Exercise objective> Exactly the lines from the start of the data through the line containing "# ---- dressing" should be output, with both ends kept and nothing added.

Given data>
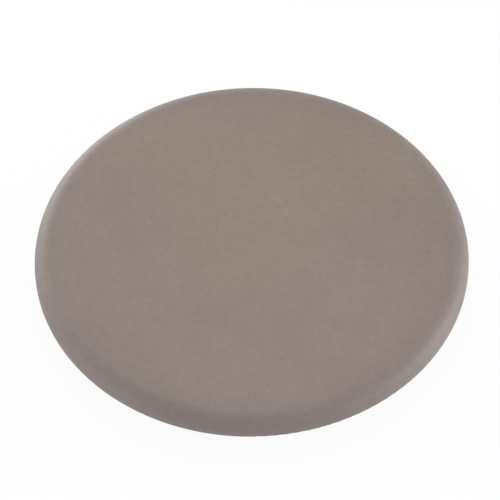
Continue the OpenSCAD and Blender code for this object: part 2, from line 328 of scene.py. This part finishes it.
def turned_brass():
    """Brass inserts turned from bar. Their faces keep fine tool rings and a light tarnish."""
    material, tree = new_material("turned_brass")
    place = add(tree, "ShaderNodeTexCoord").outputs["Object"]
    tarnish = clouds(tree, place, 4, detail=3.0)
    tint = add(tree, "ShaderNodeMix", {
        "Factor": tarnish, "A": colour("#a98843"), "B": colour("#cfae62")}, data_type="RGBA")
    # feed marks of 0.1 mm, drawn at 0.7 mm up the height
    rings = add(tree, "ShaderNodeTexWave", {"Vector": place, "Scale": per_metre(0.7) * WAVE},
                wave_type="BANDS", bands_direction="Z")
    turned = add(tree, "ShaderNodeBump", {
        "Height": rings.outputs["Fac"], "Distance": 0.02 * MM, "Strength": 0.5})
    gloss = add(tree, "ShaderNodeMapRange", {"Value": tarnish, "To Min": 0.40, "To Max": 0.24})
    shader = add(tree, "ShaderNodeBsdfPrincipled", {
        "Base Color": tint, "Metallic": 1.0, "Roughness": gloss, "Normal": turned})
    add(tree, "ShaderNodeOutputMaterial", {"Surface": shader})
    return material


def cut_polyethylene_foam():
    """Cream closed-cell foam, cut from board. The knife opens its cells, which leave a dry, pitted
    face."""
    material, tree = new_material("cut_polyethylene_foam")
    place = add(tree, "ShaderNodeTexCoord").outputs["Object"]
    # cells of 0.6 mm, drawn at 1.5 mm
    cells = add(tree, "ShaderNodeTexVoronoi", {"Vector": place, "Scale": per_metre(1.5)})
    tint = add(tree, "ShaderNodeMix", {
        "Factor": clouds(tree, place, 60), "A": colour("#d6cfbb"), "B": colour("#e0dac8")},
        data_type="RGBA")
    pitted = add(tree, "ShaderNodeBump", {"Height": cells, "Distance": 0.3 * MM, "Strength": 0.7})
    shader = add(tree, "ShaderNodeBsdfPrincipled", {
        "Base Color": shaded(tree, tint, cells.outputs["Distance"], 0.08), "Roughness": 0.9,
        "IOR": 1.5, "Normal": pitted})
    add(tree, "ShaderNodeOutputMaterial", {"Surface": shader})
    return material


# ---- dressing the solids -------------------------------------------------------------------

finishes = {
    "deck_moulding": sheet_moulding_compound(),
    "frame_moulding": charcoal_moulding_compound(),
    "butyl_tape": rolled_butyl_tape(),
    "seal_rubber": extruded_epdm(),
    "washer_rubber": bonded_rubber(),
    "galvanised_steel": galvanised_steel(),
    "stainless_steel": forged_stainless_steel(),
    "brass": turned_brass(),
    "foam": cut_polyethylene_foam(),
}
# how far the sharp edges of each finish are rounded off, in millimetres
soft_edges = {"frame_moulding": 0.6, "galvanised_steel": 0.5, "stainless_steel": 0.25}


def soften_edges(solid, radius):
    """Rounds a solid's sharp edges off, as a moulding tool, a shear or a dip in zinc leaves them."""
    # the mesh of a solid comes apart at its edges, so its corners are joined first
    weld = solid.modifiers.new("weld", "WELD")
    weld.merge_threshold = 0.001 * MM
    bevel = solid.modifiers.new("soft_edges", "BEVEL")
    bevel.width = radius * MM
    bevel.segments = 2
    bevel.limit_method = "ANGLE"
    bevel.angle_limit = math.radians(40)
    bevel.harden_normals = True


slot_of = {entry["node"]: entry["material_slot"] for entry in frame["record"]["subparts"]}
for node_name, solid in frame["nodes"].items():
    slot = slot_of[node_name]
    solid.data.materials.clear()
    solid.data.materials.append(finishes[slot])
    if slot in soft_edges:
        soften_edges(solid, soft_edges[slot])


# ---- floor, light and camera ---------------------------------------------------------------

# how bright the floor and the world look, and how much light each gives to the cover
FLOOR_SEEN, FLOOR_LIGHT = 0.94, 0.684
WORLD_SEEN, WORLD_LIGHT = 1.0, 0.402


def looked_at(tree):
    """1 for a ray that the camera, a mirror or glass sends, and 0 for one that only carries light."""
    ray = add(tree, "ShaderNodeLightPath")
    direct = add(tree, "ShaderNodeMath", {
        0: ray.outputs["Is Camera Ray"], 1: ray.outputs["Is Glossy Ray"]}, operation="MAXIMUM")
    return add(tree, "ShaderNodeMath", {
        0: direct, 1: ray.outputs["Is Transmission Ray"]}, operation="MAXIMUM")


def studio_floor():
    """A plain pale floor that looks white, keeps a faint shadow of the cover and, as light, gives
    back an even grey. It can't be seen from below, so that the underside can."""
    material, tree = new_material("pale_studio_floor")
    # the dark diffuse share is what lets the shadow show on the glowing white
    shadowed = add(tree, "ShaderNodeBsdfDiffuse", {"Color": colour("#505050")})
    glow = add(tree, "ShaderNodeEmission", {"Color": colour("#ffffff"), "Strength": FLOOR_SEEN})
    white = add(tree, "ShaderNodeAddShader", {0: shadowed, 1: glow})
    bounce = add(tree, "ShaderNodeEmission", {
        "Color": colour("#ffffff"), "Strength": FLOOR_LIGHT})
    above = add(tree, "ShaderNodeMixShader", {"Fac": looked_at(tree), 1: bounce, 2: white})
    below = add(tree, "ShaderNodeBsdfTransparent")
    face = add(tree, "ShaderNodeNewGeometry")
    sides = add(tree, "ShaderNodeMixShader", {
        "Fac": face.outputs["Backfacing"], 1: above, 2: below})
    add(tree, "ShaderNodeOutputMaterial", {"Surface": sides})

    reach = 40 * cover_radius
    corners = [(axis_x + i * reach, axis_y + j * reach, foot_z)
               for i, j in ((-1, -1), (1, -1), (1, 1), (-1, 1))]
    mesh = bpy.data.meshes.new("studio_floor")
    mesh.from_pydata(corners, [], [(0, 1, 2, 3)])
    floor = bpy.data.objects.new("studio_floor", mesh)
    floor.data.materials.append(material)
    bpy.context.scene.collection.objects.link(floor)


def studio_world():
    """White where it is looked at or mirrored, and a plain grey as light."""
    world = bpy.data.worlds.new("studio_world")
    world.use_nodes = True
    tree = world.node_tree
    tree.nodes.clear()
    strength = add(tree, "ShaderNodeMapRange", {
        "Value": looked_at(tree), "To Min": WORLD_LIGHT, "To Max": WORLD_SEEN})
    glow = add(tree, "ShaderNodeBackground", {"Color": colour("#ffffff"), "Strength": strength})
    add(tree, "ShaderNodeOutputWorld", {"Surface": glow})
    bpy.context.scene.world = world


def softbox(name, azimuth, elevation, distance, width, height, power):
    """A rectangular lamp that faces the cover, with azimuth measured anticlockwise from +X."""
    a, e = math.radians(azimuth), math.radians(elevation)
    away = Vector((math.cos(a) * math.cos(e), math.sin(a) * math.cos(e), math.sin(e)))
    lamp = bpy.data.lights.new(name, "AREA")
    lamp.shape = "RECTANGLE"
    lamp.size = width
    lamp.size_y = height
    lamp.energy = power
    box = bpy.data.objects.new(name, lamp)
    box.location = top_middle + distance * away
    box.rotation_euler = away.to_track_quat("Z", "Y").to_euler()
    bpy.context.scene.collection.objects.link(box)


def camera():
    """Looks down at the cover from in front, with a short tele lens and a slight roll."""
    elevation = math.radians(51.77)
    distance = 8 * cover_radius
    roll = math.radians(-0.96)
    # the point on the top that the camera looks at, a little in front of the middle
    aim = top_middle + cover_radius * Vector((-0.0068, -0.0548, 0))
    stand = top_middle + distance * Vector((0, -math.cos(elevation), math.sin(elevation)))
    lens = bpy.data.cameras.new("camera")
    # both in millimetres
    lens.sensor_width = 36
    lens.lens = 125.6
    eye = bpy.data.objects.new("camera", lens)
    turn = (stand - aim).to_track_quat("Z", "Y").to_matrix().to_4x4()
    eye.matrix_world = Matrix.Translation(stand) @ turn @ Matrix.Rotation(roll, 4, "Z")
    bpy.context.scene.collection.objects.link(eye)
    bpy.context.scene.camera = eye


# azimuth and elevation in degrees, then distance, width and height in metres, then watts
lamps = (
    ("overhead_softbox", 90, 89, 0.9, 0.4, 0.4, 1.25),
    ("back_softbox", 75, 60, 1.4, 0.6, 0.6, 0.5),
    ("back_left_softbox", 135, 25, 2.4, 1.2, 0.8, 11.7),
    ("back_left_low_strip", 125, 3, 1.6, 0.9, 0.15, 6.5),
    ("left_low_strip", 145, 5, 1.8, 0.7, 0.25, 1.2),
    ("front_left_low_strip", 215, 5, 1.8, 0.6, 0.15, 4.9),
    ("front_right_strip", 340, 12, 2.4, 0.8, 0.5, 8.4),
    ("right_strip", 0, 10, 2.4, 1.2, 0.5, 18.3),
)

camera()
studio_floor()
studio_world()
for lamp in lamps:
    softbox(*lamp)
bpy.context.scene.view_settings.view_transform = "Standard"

Task result>
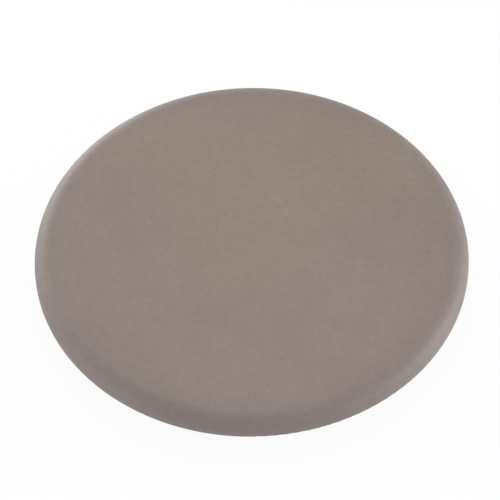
Continue the OpenSCAD and Blender code for this object: part 2, from line 328 of scene.py. This part finishes it.
def turned_brass():
    """Brass inserts turned from bar. Their faces keep fine tool rings and a light tarnish."""
    material, tree = new_material("turned_brass")
    place = add(tree, "ShaderNodeTexCoord").outputs["Object"]
    tarnish = clouds(tree, place, 4, detail=3.0)
    tint = add(tree, "ShaderNodeMix", {
        "Factor": tarnish, "A": colour("#a98843"), "B": colour("#cfae62")}, data_type="RGBA")
    # feed marks of 0.1 mm, drawn at 0.7 mm up the height
    rings = add(tree, "ShaderNodeTexWave", {"Vector": place, "Scale": per_metre(0.7) * WAVE},
                wave_type="BANDS", bands_direction="Z")
    turned = add(tree, "ShaderNodeBump", {
        "Height": rings.outputs["Fac"], "Distance": 0.02 * MM, "Strength": 0.5})
    gloss = add(tree, "ShaderNodeMapRange", {"Value": tarnish, "To Min": 0.40, "To Max": 0.24})
    shader = add(tree, "ShaderNodeBsdfPrincipled", {
        "Base Color": tint, "Metallic": 1.0, "Roughness": gloss, "Normal": turned})
    add(tree, "ShaderNodeOutputMaterial", {"Surface": shader})
    return material


def cut_polyethylene_foam():
    """Cream closed-cell foam, cut from board. The knife opens its cells, which leave a dry, pitted
    face."""
    material, tree = new_material("cut_polyethylene_foam")
    place = add(tree, "ShaderNodeTexCoord").outputs["Object"]
    # cells of 0.6 mm, drawn at 1.5 mm
    cells = add(tree, "ShaderNodeTexVoronoi", {"Vector": place, "Scale": per_metre(1.5)})
    tint = add(tree, "ShaderNodeMix", {
        "Factor": clouds(tree, place, 60), "A": colour("#d6cfbb"), "B": colour("#e0dac8")},
        data_type="RGBA")
    pitted = add(tree, "ShaderNodeBump", {"Height": cells, "Distance": 0.3 * MM, "Strength": 0.7})
    shader = add(tree, "ShaderNodeBsdfPrincipled", {
        "Base Color": shaded(tree, tint, cells.outputs["Distance"], 0.08), "Roughness": 0.9,
        "IOR": 1.5, "Normal": pitted})
    add(tree, "ShaderNodeOutputMaterial", {"Surface": shader})
    return material


# ---- dressing the solids -------------------------------------------------------------------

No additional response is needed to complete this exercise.